§ Problem statement: Reproduce exactly the section that begins at the line containing "The FreeCAD and" and ends at the line containing "setattr(bpy.types.Scene, name, PointerProperty(type=cls))", both lines included; omit all other lines.
[start of Extracted entries]
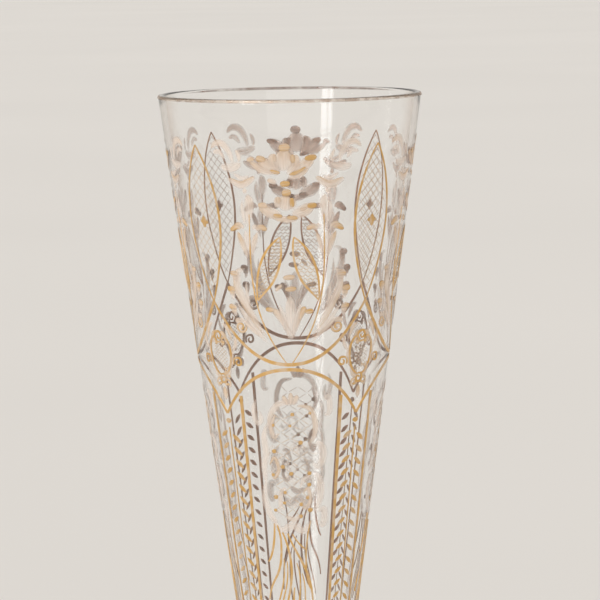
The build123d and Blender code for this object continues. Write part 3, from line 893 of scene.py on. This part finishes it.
def cut_panel_cartouche(number):
    """The tall scrolled frame in the lower panel, with a net of fine lines and gold dots inside it."""
    cut = Engraver("panel_cartouche", number)
    frame_strokes = (
        ([(-12.6, 73.4), (-13.6, 69.6), (-9.0, 66.6), (-2.0, 65.6), (5.0, 66.0)], 1.5, 0.15),
        ([(3.4, 66.4), (11.4, 67.0), (15.4, 70.0), (14.8, 73.4), (10.4, 75.4)], 1.5, 0.35),
        ([(-9.6, 68.2), (-12.8, 71.2), (-11.0, 73.4), (-8.2, 72.4)], 1.2, 0.3),
        ([(-20.6, 67.4), (-19.6, 69.6), (-22.8, 70.2), (-24.2, 67.4), (-21.8, 65.0)], 1.6, 0.0),
        ([(20.8, 68.6), (24.6, 68.0), (23.8, 64.8), (20.6, 65.4)], 1.6, 0.0),
        ([(-15.4, 70.2), (-18.2, 73.4), (-17.4, 77.2), (-19.6, 80.4), (-18.4, 84.4)], 1.7, 0.1),
        ([(-18.6, 83.4), (-20.4, 87.4), (-16.4, 91.2), (-11.6, 92.8)], 1.8, 0.0),
        ([(12.4, 75.6), (18.8, 75.2), (21.4, 77.6), (18.6, 80.2), (13.6, 79.4)], 2.1, 0.0),
        ([(15.6, 81.4), (19.6, 83.6), (20.2, 87.2), (17.0, 90.4)], 1.8, 0.05),
        ([(19.0, 90.4), (23.8, 90.0), (24.0, 93.2), (20.4, 93.4)], 1.8, 0.0),
        ([(-17.0, 91.6), (-9.0, 94.4), (0.0, 93.4), (8.0, 94.6), (14.4, 92.2)], 1.9, 0.05),
        ([(-6.0, 91.2), (1.0, 92.0), (7.4, 90.8)], 1.3, 0.2),
        ([(-15.6, 79.8), (-11.6, 78.0), (-9.0, 80.6), (-12.4, 82.6), (-14.6, 80.8)], 1.0, 0.5),
        ([(7.4, 86.2), (11.4, 85.0), (12.6, 88.2), (8.6, 89.4), (7.0, 87.2)], 1.0, 0.35),
        ([(-3.6, 84.8), (-7.4, 85.6), (-8.8, 88.8), (-4.8, 89.8)], 1.1, 0.15),
        ([(12.6, 82.6), (8.4, 82.8), (5.2, 85.2)], 1.1, 0.1),
    )
    for places, breadth, gold in frame_strokes:
        cut.stroke(places, breadth, gilt=(gold, gold * 0.4), steps=5 * len(places), cover=0.9)
    for scribble in range(30):
        angle, drop = cut.hand.uniform(-15, 15), cut.hand.uniform(74.5, 91)
        length, dip = cut.hand.uniform(2.2, 5.0), cut.hand.uniform(-1.2, 1.2)
        places = [(angle - length, drop - dip), (angle, drop + dip), (angle + length, drop - dip * 0.6)]
        faint = {"gilt": (0.05, 0.1), "relief": FLAT_RELIEF * MM, "cover": 0.5}
        cut.stroke(places, 0.6, shape=line, sides=5, steps=8, **faint)
    for angle in (-4.4, 0.0, 4.4):
        cut.stroke([(angle * 0.3, 66.4), (angle, 63.4 + abs(angle) * 0.15)], 1.2, gilt=(0.1, 0.35))
    net = {}
    for row in range(18):
        for column in range(-1, 2):
            angle = 12.4 * (column + 0.5 * (row % 2)) + cut.hand.uniform(-1.2, 1.2)
            net[row, column] = (angle, 68.2 + row * 1.35 + cut.hand.uniform(-0.25, 0.25))
    for (row, column), place in net.items():
        for aside in (0, 1):
            other = net.get((row + 1, column + aside - 1 + row % 2))
            if other and max(abs(place[0]), abs(other[0])) < 14.5:
                cut.hatch([place, other], gilt=0.5, width=0.8)
        if abs(place[0]) < 14.5 and cut.hand.random() < 0.42:
            cut.dot(place, cut.hand.uniform(0.7, 1.1), gilt=1.0)
    return cut.done()


# ---- Operators -------------------------------------------------------------------------------------------
class FLUTE_OT_materials(bpy.types.Operator):
    """Makes the node groups and the materials of the flute"""

    bl_idname = "flute.materials"
    bl_label = "Materials"

    def execute(self, context):
        make_hand_wear()
        make_wheel_streaks()
        make_inward()
        make_blown_glass()
        make_gold("fired_gold", context.scene.flute_gilt.gold)
        make_gold("worn_gold", context.scene.flute_gilt.rim, worn_away=True)
        make_ground_glass()
        make_floor_paint()
        return {"FINISHED"}


class FLUTE_OT_glass(bpy.types.Operator):
    """Turns the bowl, collar, knop, stem and foot"""

    bl_idname = "flute.glass"
    bl_label = "Glass"

    def execute(self, context):
        for node in GLASS_NODES:
            turn_piece(node)
        return {"FINISHED"}


def gild_rim():
    """The worn line of gold on the outside of the lip."""
    settings = bpy.context.scene.flute_gilt
    lip = LIP_RADIUS * MM + settings.rim_lift
    low = radians(RIM_LINE_START)
    middle = Vector((RIM_RADIUS - LIP_RADIUS, 0, RIM_HEIGHT - LIP_RADIUS)) * MM
    bm = bmesh.new()
    start = bm.verts.new(middle + lip * Vector((cos(low), 0, sin(low))))
    bmesh.ops.spin(bm, geom=[start], cent=middle, axis=(0, -1, 0), angle=radians(RIM_LINE_SWEEP), steps=8)
    bmesh.ops.spin(
        bm,
        geom=bm.verts[:] + bm.edges[:],
        cent=(0, 0, 0),
        axis=(0, 0, 1),
        angle=2 * pi,
        steps=bpy.context.scene.flute_glass.turns,
        use_merge=True,
    )
    bmesh.ops.remove_doubles(bm, verts=bm.verts, dist=WELD * MM)
    bmesh.ops.recalc_face_normals(bm, faces=bm.faces)
    bmesh.ops.solidify(bm, geom=bm.faces[:], thickness=settings.rim_lift / 2)
    bmesh.ops.recalc_face_normals(bm, faces=bm.faces)
    for face in bm.faces:
        face.smooth = True
    return finish_piece(bm, "rim_line", "worn_gold")


class FLUTE_OT_gilding(bpy.types.Operator):
    """Gives every gilt node its fired gold, and gilds the lip"""

    bl_idname = "flute.gilding"
    bl_label = "Gilding"

    def execute(self, context):
        for node in GILT_NODES:
            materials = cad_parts[node].data.materials
            materials.clear()
            materials.append(bpy.data.materials["fired_gold"])
        gild_rim()
        return {"FINISHED"}


class FLUTE_OT_flowers(bpy.types.Operator):
    """Cuts the bouquets, finials and crests of the upper bowl"""

    bl_idname = "flute.flowers"
    bl_label = "Flowers"

    def execute(self, context):
        for number in range(PANELS):
            cut_bouquet(number)
            cut_finials(number)
            cut_crests(number)
        return {"FINISHED"}


class FLUTE_OT_leaves(bpy.types.Operator):
    """Cuts the acanthus, the palmettes and the filling of the leaves"""

    bl_idname = "flute.leaves"
    bl_label = "Leaves"

    def execute(self, context):
        for number in range(PANELS):
            cut_acanthus(number)
            cut_palmette(number)
            cut_leaf_waves(number)
        return {"FINISHED"}


class FLUTE_OT_lattices(bpy.types.Operator):
    """Cuts the lattices of the ovals and the cartouches"""

    bl_idname = "flute.lattices"
    bl_label = "Lattices"

    def execute(self, context):
        for number in range(PANELS):
            cut_oval_lattice(number)
            cut_pilaster_cartouche(number)
            cut_panel_cartouche(number)
        return {"FINISHED"}


def make_floor():
    """A plain pale floor, level with the underside of the foot."""
    settings = bpy.context.scene.flute_stage
    bm = bmesh.new()
    bmesh.ops.create_circle(bm, cap_ends=True, segments=128, radius=settings.floor_radius)
    mesh = bpy.data.meshes.new("floor")
    bm.to_mesh(mesh)
    bm.free()
    mesh.materials.append(bpy.data.materials["floor_paint"])
    floor = bpy.data.objects.new("floor", mesh)
    bpy.context.scene.collection.objects.link(floor)


def make_light(name, kind, power, turn, height, distance, **settings):
    """A light that stands round the glass by that turn in degrees from the front, and looks at the bowl."""
    light = bpy.data.lights.new(name, kind)
    light.energy = power
    for label, value in settings.items():
        setattr(light, label, value)
    lamp = bpy.data.objects.new(name, light)
    bpy.context.scene.collection.objects.link(lamp)
    place = Vector((sin(radians(turn)) * distance, -cos(radians(turn)) * distance, height))
    aim = Vector((0, 0, RIM_HEIGHT * MM * 0.75)) - place
    lamp.matrix_world = Matrix.Translation(place) @ aim.to_track_quat("-Z", "Y").to_matrix().to_4x4()
    return lamp


def make_sky():
    """An even pale room, dimmer overhead."""
    settings = bpy.context.scene.flute_stage
    world = bpy.data.worlds.new("room")
    bpy.context.scene.world = world
    world.use_nodes = True
    tree = world.node_tree
    way = add_node(tree, "ShaderNodeTexCoord").outputs["Generated"]
    height = add_node(tree, "ShaderNodeSeparateXYZ", {0: way}).outputs["Z"]
    colour = mix_colours(tree, spread(tree, height, 0.25, 0.95), settings.sky, settings.overhead)
    tree.links.new(colour, tree.nodes["Background"].inputs["Color"])
    tree.nodes["Background"].inputs["Strength"].default_value = 1.0


def make_camera():
    """The camera, a little over the rim and looking slightly down at the upper bowl."""
    settings = bpy.context.scene.flute_stage
    data = bpy.data.cameras.new("camera")
    data.sensor_width = 36
    data.lens = settings.camera_lens
    data.clip_end = 100
    camera = bpy.data.objects.new("camera", data)
    bpy.context.scene.collection.objects.link(camera)
    turn = Matrix.Rotation(radians(settings.camera_turn), 4, "Z")
    tilt = Matrix.Rotation(radians(90 - settings.camera_tilt), 4, "X")
    roll = Matrix.Rotation(radians(-settings.camera_roll), 4, "Z")
    height = RIM_HEIGHT * MM + settings.camera_over_rim
    place = Matrix.Translation((settings.camera_aside, -settings.camera_distance, height))
    camera.matrix_world = turn @ place @ tilt @ roll
    bpy.context.scene.camera = camera


class FLUTE_OT_stage(bpy.types.Operator):
    """Makes the floor, the light and the camera"""

    bl_idname = "flute.stage"
    bl_label = "Stage"

    def execute(self, context):
        make_floor()
        make_sky()
        for name, turn, width in (("window_pane_1", -37.5, 0.10), ("window_pane_2", -31.5, 0.16)):
            pane_size = {"shape": "RECTANGLE", "size": width, "size_y": 1.7}
            pane = make_light(name, "AREA", PANE_POWER * width, turn, 0.45, 1.5, **pane_size)
            pane.visible_diffuse = False
        box = make_light("soft_box", "AREA", 22, -8, 1.0, 2.4, shape="RECTANGLE", size=3.2, size_y=2.4)
        box.visible_diffuse = False
        box.visible_camera = False
        box.visible_transmission = False
        make_light("sun", "SUN", 1.05, -40, 1.6, 1.6, angle=radians(25))
        make_camera()
        context.scene.view_settings.view_transform = "Standard"
        return {"FINISHED"}


class FLUTE_PT_sidebar(bpy.types.Panel):
    """Lists the settings and the operators of the flute"""

    bl_idname = "FLUTE_PT_sidebar"
    bl_label = "Champagne Flute"
    bl_space_type = "VIEW_3D"
    bl_region_type = "UI"
    bl_category = "Flute"

    def draw(self, context):
        for name, group in SETTINGS.items():
            box = self.layout.box()
            for label in group.__annotations__:
                box.prop(getattr(context.scene, name), label)
        for operator in OPERATORS:
            self.layout.operator(operator.bl_idname)


SETTINGS = {
    "flute_glass": FluteGlassSettings,
    "flute_gilt": FluteGiltSettings,
    "flute_engraving": FluteEngravingSettings,
    "flute_stage": FluteStageSettings,
}
OPERATORS = (
    FLUTE_OT_materials,
    FLUTE_OT_glass,
    FLUTE_OT_gilding,
    FLUTE_OT_flowers,
    FLUTE_OT_leaves,
    FLUTE_OT_lattices,
    FLUTE_OT_stage,
)


def register():
    for name, group in SETTINGS.items():
        bpy.utils.register_class(group)
        setattr(bpy.types.Scene, name, bpy.props.PointerProperty(type=group))
    for operator in OPERATORS:
        bpy.utils.register_class(operator)
    bpy.utils.register_class(FLUTE_PT_sidebar)


def unregister():
    bpy.utils.unregister_class(FLUTE_PT_sidebar)
    for operator in reversed(OPERATORS):
        bpy.utils.unregister_class(operator)
    for name, group in SETTINGS.items():
        delattr(bpy.types.Scene, name)
        bpy.utils.unregister_class(group)


def main():
    register()
    for operator in OPERATORS:
        part, verb = operator.bl_idname.split(".")
        getattr(getattr(bpy.ops, part), verb)()


if __name__ == "__main__":
    main()
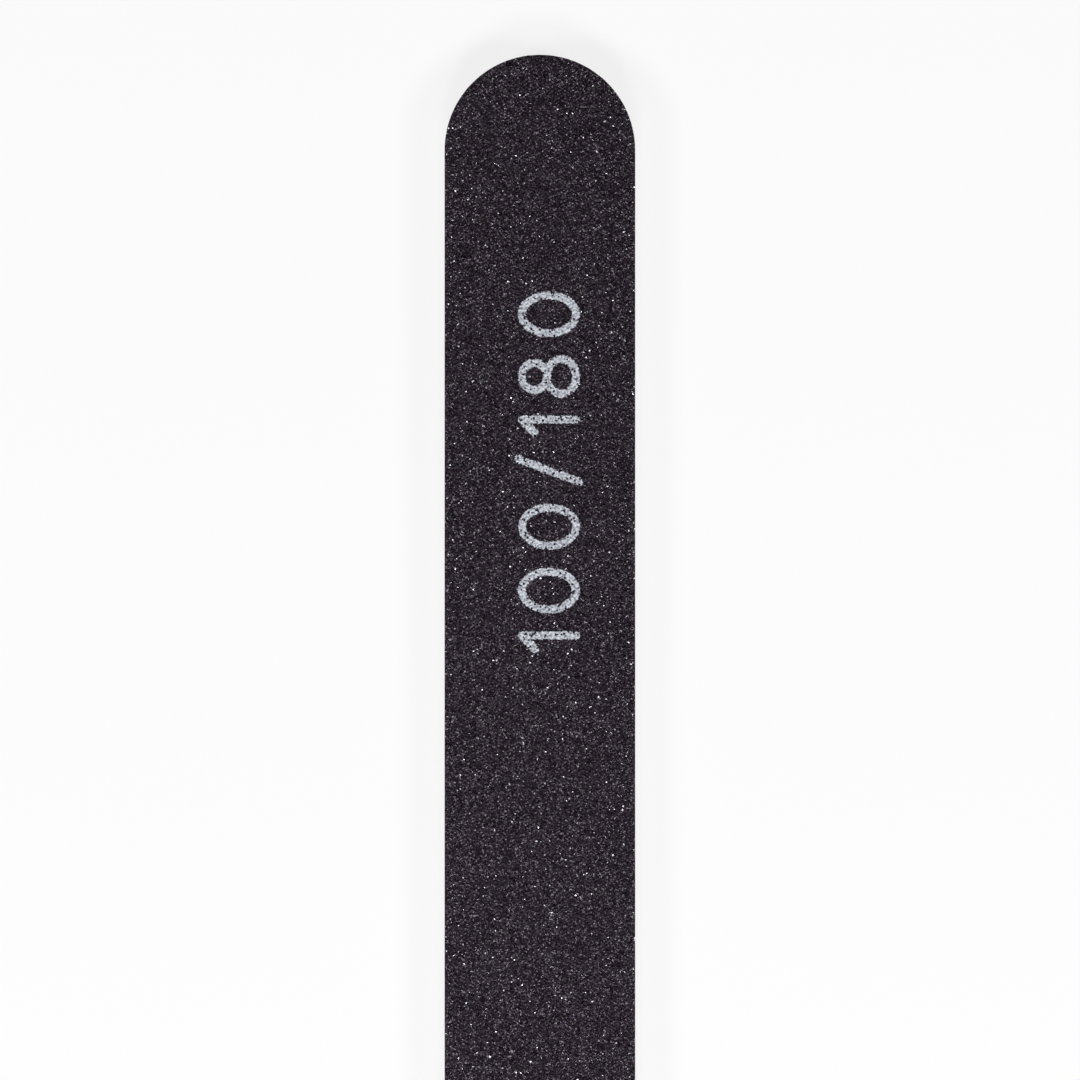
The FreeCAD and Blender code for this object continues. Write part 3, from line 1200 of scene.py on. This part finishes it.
class NAILFILE_OT_stage(Operator):
    """Set the paper cove, the lamps, the ceiling and the camera"""

    bl_idname = "nail_file.stage"
    bl_label = "Set Stage"

    def execute(self, context):
        settings = context.scene.nail_file_stage
        make_cove(settings)
        make_ceiling(settings)
        # Two lamps at the sides and one towards the near end, which the grain brightens to
        far, middle = settings.lamp_distance, HALF_LENGTH / 2
        for name, across, along in (
            ("left_lamp", -far, middle - SIDE_LAMP_SETBACK),
            ("right_lamp", far, middle - SIDE_LAMP_SETBACK),
            ("near_lamp", 0.0, middle - far),
        ):
            make_lamp(name, (across, along, far), settings.lamp_side, settings.lamp_power / 3)
        make_camera(settings)
        context.scene.view_settings.view_transform = "Standard"
        return {"FINISHED"}


class NAILFILE_PT_panel(Panel):
    """The steps that make the nail file, in order"""

    bl_idname = "NAILFILE_PT_panel"
    bl_label = "Nail File"
    bl_space_type = "VIEW_3D"
    bl_region_type = "UI"
    bl_category = "Nail File"

    def draw(self, context):
        for step in STEPS:
            self.layout.operator(step.bl_idname)


STEPS = (
    NAILFILE_OT_core,
    NAILFILE_OT_foam,
    NAILFILE_OT_paper,
    NAILFILE_OT_bonds,
    NAILFILE_OT_grain,
    NAILFILE_OT_print,
    NAILFILE_OT_stage,
)
SETTINGS = {
    "nail_file_core": CoreSettings,
    "nail_file_foam": FoamSettings,
    "nail_file_paper": PaperSettings,
    "nail_file_grain": GrainSettings,
    "nail_file_print": PrintSettings,
    "nail_file_stage": StageSettings,
}


def register():
    for cls in (*SETTINGS.values(), *STEPS, NAILFILE_PT_panel):
        bpy.utils.register_class(cls)
    for name, cls in SETTINGS.items():
        setattr(bpy.types.Scene, name, PointerProperty(type=cls))


def unregister():
    for name in SETTINGS:
        delattr(bpy.types.Scene, name)
    for cls in (NAILFILE_PT_panel, *STEPS, *SETTINGS.values()):
        bpy.utils.unregister_class(cls)


def main():
    register()
    for step in STEPS:
        group, name = step.bl_idname.split(".")
        getattr(getattr(bpy.ops, group), name)()


if __name__ == "__main__":
    main()
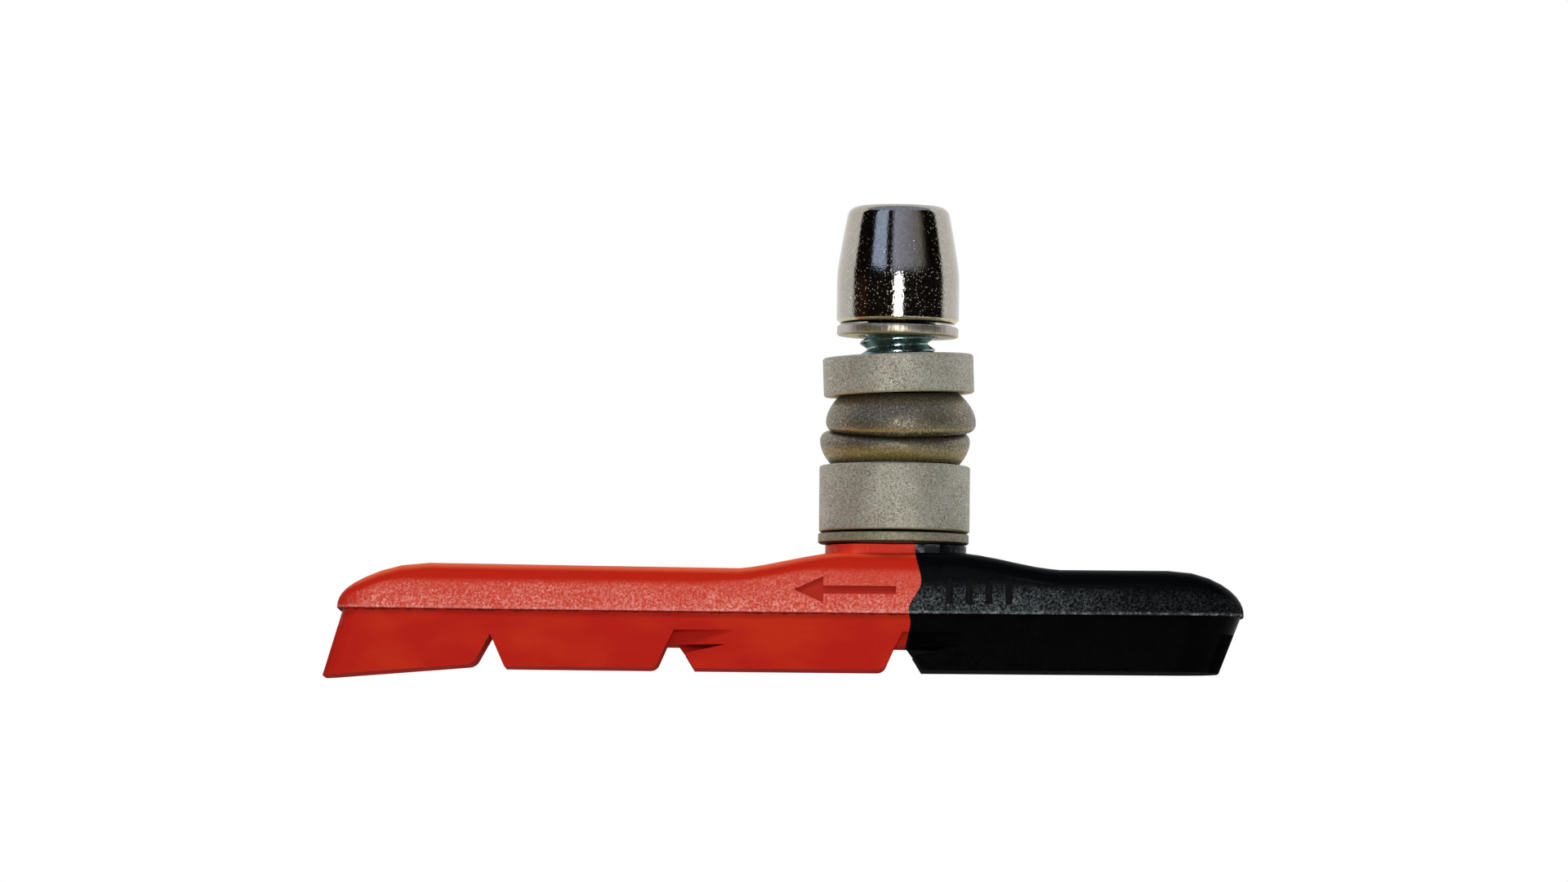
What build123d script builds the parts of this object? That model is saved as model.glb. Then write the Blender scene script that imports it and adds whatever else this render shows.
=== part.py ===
[end of Extracted entries]
§ Output:
The FreeCAD and Blender code for this object continues. Write part 3, from line 1200 of scene.py on. This part finishes it.
class NAILFILE_OT_stage(Operator):
    """Set the paper cove, the lamps, the ceiling and the camera"""

    bl_idname = "nail_file.stage"
    bl_label = "Set Stage"

    def execute(self, context):
        settings = context.scene.nail_file_stage
        make_cove(settings)
        make_ceiling(settings)
        # Two lamps at the sides and one towards the near end, which the grain brightens to
        far, middle = settings.lamp_distance, HALF_LENGTH / 2
        for name, across, along in (
            ("left_lamp", -far, middle - SIDE_LAMP_SETBACK),
            ("right_lamp", far, middle - SIDE_LAMP_SETBACK),
            ("near_lamp", 0.0, middle - far),
        ):
            make_lamp(name, (across, along, far), settings.lamp_side, settings.lamp_power / 3)
        make_camera(settings)
        context.scene.view_settings.view_transform = "Standard"
        return {"FINISHED"}


class NAILFILE_PT_panel(Panel):
    """The steps that make the nail file, in order"""

    bl_idname = "NAILFILE_PT_panel"
    bl_label = "Nail File"
    bl_space_type = "VIEW_3D"
    bl_region_type = "UI"
    bl_category = "Nail File"

    def draw(self, context):
        for step in STEPS:
            self.layout.operator(step.bl_idname)


STEPS = (
    NAILFILE_OT_core,
    NAILFILE_OT_foam,
    NAILFILE_OT_paper,
    NAILFILE_OT_bonds,
    NAILFILE_OT_grain,
    NAILFILE_OT_print,
    NAILFILE_OT_stage,
)
SETTINGS = {
    "nail_file_core": CoreSettings,
    "nail_file_foam": FoamSettings,
    "nail_file_paper": PaperSettings,
    "nail_file_grain": GrainSettings,
    "nail_file_print": PrintSettings,
    "nail_file_stage": StageSettings,
}


def register():
    for cls in (*SETTINGS.values(), *STEPS, NAILFILE_PT_panel):
        bpy.utils.register_class(cls)
    for name, cls in SETTINGS.items():
        setattr(bpy.types.Scene, name, PointerProperty(type=cls))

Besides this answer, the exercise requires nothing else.